MT. VERNON — No action was taken by the Mt. Vernon Township High School Board of Education on Friday night following an executive session to discuss the "setting of a price for the sale or lease of property owned by the public body."
Following a roll call, in which five of the seven board members were in attendance, the board went into executive session.
President Carl Miller announced the board would not be taking any action on the agenda item.
It's assumed by the writing of the agenda item that school officials are considering the sale of some or all of the buildings on the current campus.
FGM architect Greg Brown was present at the meeting, although it was not immediately known what role he plays in the sale or lease of the current campus buildings.
School officials have to decide within a reasonable amount of time what to do with the old buildings — some dating back to the turn of the century — before the premises are vacated. School officials previously announced it has purchased property at the intersection of Wells Bypass and Ambassador roads, and are moving toward a 2015 occupancy date.

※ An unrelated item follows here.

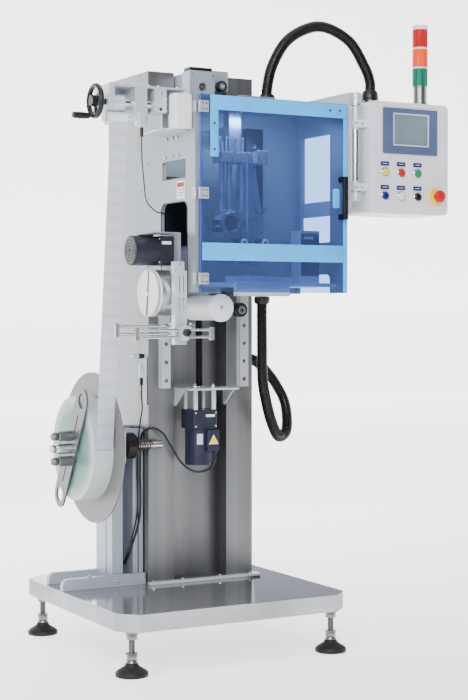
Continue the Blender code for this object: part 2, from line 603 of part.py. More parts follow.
def make_traverse():
    """The cross slide at the top left, with its handwheel, guide roller and cover."""
    x0, x1 = -0.385, LEFT_X - GAP
    y, z = TOP_AXIS_Y, TOP_AXIS_Z
    top = box(x0, x1, y - 0.022, y + 0.085, 1.764, 1.770)
    blocks = [box(a, b, y - 0.022, y + 0.060, low, 1.767)
              for a, b, low in ((-0.299, -0.259, 1.684), (-0.2335, -0.1935, 1.692), (x0, -0.367, 1.699))]
    housing = rod("x", (y, z), 0.023, x0 - 0.003, -0.332, 20)
    back = box(x0, x1, y + 0.075, y + 0.085, 1.700, 1.767)
    rail = rod("x", (y + 0.050, 1.745), 0.006, x0 + 0.004, x1, 8)
    outline = [(y - 0.004, 1.700), (ROLLER_Y - 0.013, 1.690), (ROLLER_Y - 0.013, 1.660), (ROLLER_Y + 0.013, 1.660),
               (ROLLER_Y + 0.013, 1.690), (y + 0.080, 1.715), (y + 0.080, 1.767), (y - 0.004, 1.767)]
    cheek = prism(outline, "x", x0, x0 + 0.0085)
    outline = [(x1, -0.285), (x1, -0.105), (-0.200, -0.105), (-0.215, -0.250), (-0.200, -0.285)]
    shelf = prism(outline, "z", 1.640, 1.644)
    hook = box(-0.252, -0.240, ROLLER_Y - 0.010, y + 0.083, ROLLER_Z - 0.012, 1.710)
    post = box(-0.160, -0.140, y + 0.076, y + 0.084, 1.641, 1.710)
    bore = rod("x", (y, z), 0.0096, -0.45, -0.10, 16)
    pin_hole = rod("x", (ROLLER_Y, ROLLER_Z), 0.0046, -0.40, -0.20, 12)
    sensor = box(-0.288, -0.270, y - 0.034, y - 0.010, 1.645, 1.690)
    node("traverse_frame", "head", "anodised",
         [top, back, rail, cheek, hook, post, shelf, sensor, housing] + blocks, [bore, pin_hole])
    body("handwheel", "head", (WHEEL_X, y, z))
    profile = [(0, -0.436), (0.016, -0.436), (0.018, -0.420), (0.012, -0.404), (0.009, -0.402),
               (0.009, -0.180), (0, -0.180)]
    hub = turned("x", (y, z), profile, 16)
    profile = [(0.041, WHEEL_X), (0.0445, WHEEL_X - 0.007), (0.0495, WHEEL_X - 0.006),
               (0.0515, WHEEL_X), (0.0495, WHEEL_X + 0.006), (0.0445, WHEEL_X + 0.007)]
    rim = turned("x", (y, z), profile, 28)
    spokes = [placed(box(WHEEL_X - 0.004, WHEEL_X + 0.004, 0.010, 0.045, -0.006, 0.006),
                     Matrix.Translation((0, y, z)) @ Matrix.Rotation(math.radians(a), 4, "X"))
              for a in (30, 150, 270)]
    stem = rod("x", (y, z - 0.0455), 0.0045, -0.440, WHEEL_X, 10)
    node("handwheel", "handwheel", "black", [hub, rim, stem] + spokes)
    body("crank_grip", "handwheel", (-0.465, y, z - 0.0455))
    grip = [(0, -0.495), (0.008, -0.495), (0.010, -0.490), (0.0105, -0.465), (0.008, -0.4404), (0, -0.4404)]
    node("crank_grip", "crank_grip", "black", [turned("x", (y, z - 0.0455), grip, 12)])
    body("guide_roller", "head", (-0.343, ROLLER_Y, ROLLER_Z))
    profile = [(0, -0.3835), (0.0042, -0.3835), (0.0042, -0.375), (0.022, -0.375), (0.022, -0.311),
               (0.0042, -0.311), (0.0042, -0.236), (0, -0.236)]
    node("guide_roller", "guide_roller", "white", [turned("x", (ROLLER_Y, ROLLER_Z), profile, 20)])


# ---------------------------------------------------------------- guard door
def make_door():
    body("door", "head", (DOOR_HINGE_X, DOOR_HINGE_Y, 1.45))
    panel = box(DOOR_X0, DOOR_X1, DOOR_Y0, DOOR_Y1, HEAD_Z0, HEAD_Z1)
    bands = [box(-0.080, DOOR_X1 - 0.001, DOOR_Y0 - 0.002, DOOR_Y0 + 0.001, z0, z1)
             for z0, z1 in ((1.703, HEAD_Z1 - 0.001), (1.243, 1.297))]
    node("door_panel", "door", "acrylic", [panel] + bands, smooth=False)
    x, y = 0.392, DOOR_Y0 - GAP
    feet = [box(x - 0.008, x + 0.010, y - 0.026, y, z, z + 0.018) for z in (1.379, 1.497)]
    grip = prism(rounded(x - 0.008, x + 0.010, y - 0.034, y - 0.020, 0.004, 2), "z", 1.379, 1.515)
    node("door_handle", "door", "black", feet + [grip])
    for i, z in enumerate(HINGE_Z, 1):
        leaf = box(-0.1170, -0.0860, DOOR_Y0 - 0.003, DOOR_Y0 - GAP, z - 0.0175, z + 0.0175)
        knuckle = rod("z", (DOOR_HINGE_X, DOOR_HINGE_Y), 0.0035, z - 0.0175, z + 0.0175, 10)
        node(f"door_hinge_{i}", "door", "chrome", [leaf, knuckle])


# ---------------------------------------------------------------- control box
def make_arm():
    x0, x1 = RIGHT_X + GAP, RIGHT_X + 0.012
    plate = box(x0, x1, -0.333, 0.048, 1.400, 1.789)
    window = box(x0 - 0.01, x1 + 0.01, -0.252, -0.052, 1.449, 1.700)
    lug_top = box(x0 + 0.002, POLE_X, POLE_Y - 0.014, POLE_Y + 0.014, 1.757, 1.789)
    lug_low = box(x0 + 0.002, POLE_X, POLE_Y - 0.014, POLE_Y + 0.014, 1.446, 1.470)
    bosses = [rod("z", (POLE_X, POLE_Y), 0.021, a, b, 20) for a, b in ((1.756, 1.790), (1.445, 1.471))]
    pole = rod("z", (POLE_X, POLE_Y), POLE_R, 1.450, 1.780, 20)
    node("control_arm", "head", "anodised", [plate, lug_top, lug_low, pole] + bosses, [window])


def make_control_box():
    body("control_box", "head", (POLE_X, POLE_Y, 1.6))
    case = prism(rounded(BOX_X0, BOX_X1, BOX_Z0, BOX_Z1, 0.018, 4), "y", BOX_Y0, BOX_Y1)
    outline = rounded(BOX_X0 + 0.006, BOX_X1 - 0.006, BOX_Z0 + 0.006, BOX_Z1 - 0.006, 0.014, 3)
    lip = prism(outline, "y", BOX_Y1 - 0.001, BOX_Y1 + 0.004)
    clamps = [box(POLE_X - 0.014, BOX_X0 + 0.004, POLE_Y - 0.016, POLE_Y + 0.016, z - 0.012, z + 0.012)
              for z in (1.488, 1.694)]
    gland = rod("z", (0.5576, -0.262), 0.025, BOX_Z1 - 0.003, BOX_Z1 + 0.032, 20)
    bore = rod("z", (POLE_X, POLE_Y), POLE_R + GAP, 1.46, 1.75, 20)
    wall = 0.0025
    outline = rounded(BOX_X0 + wall, BOX_X1 - wall, BOX_Z0 + wall, BOX_Z1 - wall, 0.0155, 4)
    hollow = prism(outline, "y", BOX_Y0 + wall, BOX_Y1 - wall)
    screen_hole = prism(rounded(0.5576, 0.7524, 1.6096, 1.7384, 0.003, 2), "y", BOX_Y0 - 0.01, BOX_Y0 + 0.010)
    wells = []
    rings = []
    for x, z, r, kind in BUTTONS.values():
        wells.append(rod("y", (x, z), r + 0.0006, BOX_Y0 - 0.02, BOX_Y0 + 0.012, 16))
        rings.append(tube("y", (x, z), r + 0.0006, r + 0.004, BOX_Y0 - 0.004, BOX_Y0 + 0.002, 16))
    node("control_box", "control_box", "box_grey", [case, lip, gland] + clamps + rings,
         [hollow, bore, screen_hole] + wells)
    face = prism(rounded(0.548, 0.762, 1.600, 1.748, 0.003, 2), "y", BOX_Y0 - 0.006, BOX_Y0 - GAP)
    rear = prism(rounded(0.558, 0.752, 1.610, 1.738, 0.003, 2), "y", BOX_Y0 - 0.001, BOX_Y0 + 0.030)
    glass_bed = box(0.588, 0.726, BOX_Y0 - 0.02, BOX_Y0 - 0.003, 1.628, 1.730)
    node("touch_panel", "control_box", "bezel", [face, rear], [glass_bed], smooth=False)
    for name, (x, z, r, kind) in BUTTONS.items():
        body(name, "control_box", (x, BOX_Y0, z))
        front = BOX_Y0
        if name == "emergency_stop":
            profile = [(0, front - 0.036), (0.014, front - 0.036), (0.020, front - 0.030),
                       (0.020, front - 0.022), (0.012, front - 0.014), (r, front - 0.010),
                       (r, front + 0.0055), (0, front + 0.0055)]
        else:
            profile = [(0, front - 0.009), (r - 0.002, front - 0.009), (r, front - 0.007),
                       (r, front + 0.007), (0, front + 0.007)]
        node(name, name, kind, [turned("y", (x, z), profile, 16)])


def make_stack():
    z = BOX_Z1 + GAP
    centre = (STACK_X, STACK_Y)
    node("stack_base", "control_box", "steel", [rod("z", centre, STACK_R, z, 1.8386, 20)])
    profile = [(0, 1.839)]
    for low, high in ((1.839, 1.896), (1.902, 1.961), (1.967, 2.026)):
        profile += [(STACK_R, low), (STACK_R, high), (STACK_R - 0.003, high), (STACK_R - 0.003, high + 0.006)]
    profile[-2:] = [(STACK_R, STACK_TOP - 0.006), (STACK_R - 0.004, STACK_TOP), (0, STACK_TOP)]
    node("stack_lenses", "control_box", "red", [turned("z", centre, profile, 20)])


# ---------------------------------------------------------------- conduits and cables
def make_conduits():
    top = [(0.2317, -0.150, 1.7695), (0.2317, -0.150, 1.810), (0.250, -0.1565, 1.890), (0.302, -0.174, 1.975),
           (0.395, -0.205, 2.017), (0.488, -0.237, 1.975), (0.540, -0.256, 1.890), (0.5576, -0.262, 1.840),
           (0.5576, -0.262, 1.8025)]
    cable("conduit_top", "head", "black", top, CONDUIT_R, 33)
    side = [(0.266, -0.058, 1.1345), (0.266, -0.058, 1.060), (0.268, -0.056, 0.960), (0.273, -0.050, 0.865),
            (0.292, -0.040, 0.791), (0.3245, -0.022, 0.715), (0.367, 0.004, 0.6645), (0.413, 0.034, 0.6745),
            (0.433, 0.058, 0.720), (0.434, 0.080, 0.781), (0.409, 0.098, 0.840), (0.3775, 0.106, 0.8815),
            (0.342, 0.106, 0.913), (0.312, 0.106, 0.925), (0.2915, 0.106, 0.925)]
    cable("conduit_side", "head", "black", side, CONDUIT_R, 48)
    motor = [(0.098, -0.038, 0.6285), (0.098, -0.040, 0.600), (0.082, -0.030, 0.570), (0.045, 0.000, 0.560),
             (0.005, 0.020, 0.590), (-0.030, 0.026, 0.645), (-0.062, 0.026, 0.690), (-0.095, 0.034, 0.706),
             (-0.118, 0.058, 0.690), (-0.1215, 0.066, 0.640), (-0.1215, 0.070, 0.560),
             (-0.1215, 0.072, 0.420), (-0.146, 0.080, 0.320), (-0.158, 0.112, 0.256)]
    cable("motor_cable", "frame", "black", motor, CABLE_R, 60)


make_base()
make_column()
make_lift()
make_screw()
make_screw_support()
make_stand()
make_reel()
make_film()
make_head()
make_mandrel()
make_cutter()
make_feed()
make_feed_roller()
make_traverse()
make_door()
make_arm()
make_control_box()
make_stack()
make_conduits()
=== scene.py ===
"""The looks of the sleeve applicator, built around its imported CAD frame.

Places are written in the base's own frame, like the design: its origin is the middle of the base on
the floor, and shift() moves each piece to the machine's frame.
"""

import json
import math

import bmesh
import bpy
from mathutils import Matrix, Vector


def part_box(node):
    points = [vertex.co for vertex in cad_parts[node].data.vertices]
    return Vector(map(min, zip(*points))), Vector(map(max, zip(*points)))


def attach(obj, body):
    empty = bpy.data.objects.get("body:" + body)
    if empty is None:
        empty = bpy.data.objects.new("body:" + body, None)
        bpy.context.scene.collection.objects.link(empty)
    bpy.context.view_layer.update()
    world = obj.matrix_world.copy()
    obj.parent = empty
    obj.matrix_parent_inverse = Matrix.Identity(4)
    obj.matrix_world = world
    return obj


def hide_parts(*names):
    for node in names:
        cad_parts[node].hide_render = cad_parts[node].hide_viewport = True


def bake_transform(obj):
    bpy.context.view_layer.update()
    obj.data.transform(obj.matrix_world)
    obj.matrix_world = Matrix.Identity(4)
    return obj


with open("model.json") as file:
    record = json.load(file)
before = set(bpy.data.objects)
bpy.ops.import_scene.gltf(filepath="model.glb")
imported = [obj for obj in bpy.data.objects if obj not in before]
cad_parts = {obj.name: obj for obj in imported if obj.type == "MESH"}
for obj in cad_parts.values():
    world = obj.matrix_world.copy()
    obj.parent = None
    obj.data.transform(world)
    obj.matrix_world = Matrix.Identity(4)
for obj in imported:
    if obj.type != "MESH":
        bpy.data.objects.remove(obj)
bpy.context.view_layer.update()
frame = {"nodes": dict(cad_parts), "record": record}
nodes = frame["nodes"]

# The middle of the base, which the places below are measured from.
tray_low, tray_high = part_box("base_tray")
BASE_X = (tray_low.x + tray_high.x) / 2
TRAY_TOP = tray_high.z
disc_low, disc_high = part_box("reel_disc")
REEL = (disc_low + disc_high) / 2


# ---------------------------------------------------------------- camera and light
def add_camera():
    data = bpy.data.cameras.new("camera")
    data.lens = 80.356
    data.sensor_width = 36.0
    camera = bpy.data.objects.new("camera", data)
    camera.location = (-2.4918, -4.5526, 1.0852)
    camera.rotation_euler = (math.radians(88.607), 0.0, math.radians(-29.03))
    bpy.context.scene.collection.objects.link(camera)
    bpy.context.scene.camera = camera


def area_light(name, place, target, size, power, colour=(1, 1, 1)):
    data = bpy.data.lights.new(name, "AREA")
    data.shape = "RECTANGLE"
    data.size, data.size_y = size
    data.energy = power
    data.color = colour
    lamp = bpy.data.objects.new(name, data)
    lamp.location = place
    lamp.rotation_euler = (Vector(target) - Vector(place)).to_track_quat("-Z", "Y").to_euler()
    bpy.context.scene.collection.objects.link(lamp)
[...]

Mt. Vernon City Council recently held a discussion about how it would avoid being responsible for disposal of old buildings. The discussion came after the city became responsible for the demolition of Horace Mann School.
"This school was originally District 80 property and we wound up with it for $1," City Councilman David Wood said during a meeting in February. "Depending on the bid process, we will spend hundreds of thousands of dollars to take it down. ... We need to be working toward communication and solutions so this type of problem doesn't reoccur."

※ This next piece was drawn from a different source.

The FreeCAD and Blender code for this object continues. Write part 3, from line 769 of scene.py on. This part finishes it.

The facility, after it was deeded to the city, was used as a community center, and was host to several fundraisers as well as a meeting place for the Heartland Young Marines. It has also been used as a storage facility for city property.
In 2009, the city had to close the facility to the public due to finding black mold. An environmental report released last year indicated the building not only has black mold, but friable asbestos, which is more easily released into the air and requires specific abatement procedures during demolition.
Wood said he is concerned the city may be in a similar situation in the future when Mt. Vernon Township High School vacates its existing campus and moves to a new school building to be built on Wells Bypass.
"I know the school districts are another taxing body, but all the money comes from our citizens who are taxpayers," Wood said. "We need to be sure we don't have to spend this kind of money again to tear down a building."
City Manager Ron Neibert said he is working with the city's legal counsel to prepare a recommendation for the council on the issue.
"We want to address how school districts and other taxing bodies get rid of the buildings so it doesn't become a burden on our taxpayers," Neibert said. "There are a couple avenues we can pursue, but I want to evaluate those plans with our legal counsel."
Neibert was expected to have a recommendation prepared for the council this month.